叶端焦急不已:“城中郎中、军中医官,人手可够?”
连固摇摇头:“时疫传播太快,一夜间又多了几百患者。哦,对了……”他突然想起什么,“今日来了十几位自称郎中的女子,温元帅担心她们是奸细,命人抓了她们,连威正带着人阻拦,殿下快去看看吧……”
不等说完,一转眼,卫衡与叶端便飞身上马,疾驰而去。
城中府邸,十几位女医被士兵押着,欲送去大牢,连威带人立在门前,拦住他们去路。
温观识怒吼:“大胆!你不过是晋王身边的一个侍卫,竟敢抗命不遵,在本帅撒野!你是忘了,晋王如何处置的纪空了?来人!连威抗命在先,又以下犯上,扰乱军纪,斩……”
“砰!”
卫衡闪身进来,不等众人反应过来,他便一脚蹬在温观识胸前,将他踹翻在地。
“放肆!本王的人,你也敢动?”
温观识挣扎起身,周围士兵哗哗跪了一地。
“殿下息怒。”武卫何将军劝道,“温元帅是担心眼下城中人心惶惶,敌军趁机暗插奸细,趁虚而入。这些女子今日方到,身份不明,温元帅是想杜渐防萌。”
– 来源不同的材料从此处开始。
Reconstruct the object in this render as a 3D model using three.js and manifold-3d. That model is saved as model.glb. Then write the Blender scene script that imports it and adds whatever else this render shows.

“她们不是奸细,她们是女医会的医女。”叶端厉声道,“快些将她们放了!”
温观识不屑一笑:“哼,你说她们是医女,拿何证明?女医会在长荣是有不小名气,可也不是随便什么人便能充任的。万一她们真的是奸细,叶姑娘,叶家还有几个脑袋能担得起?”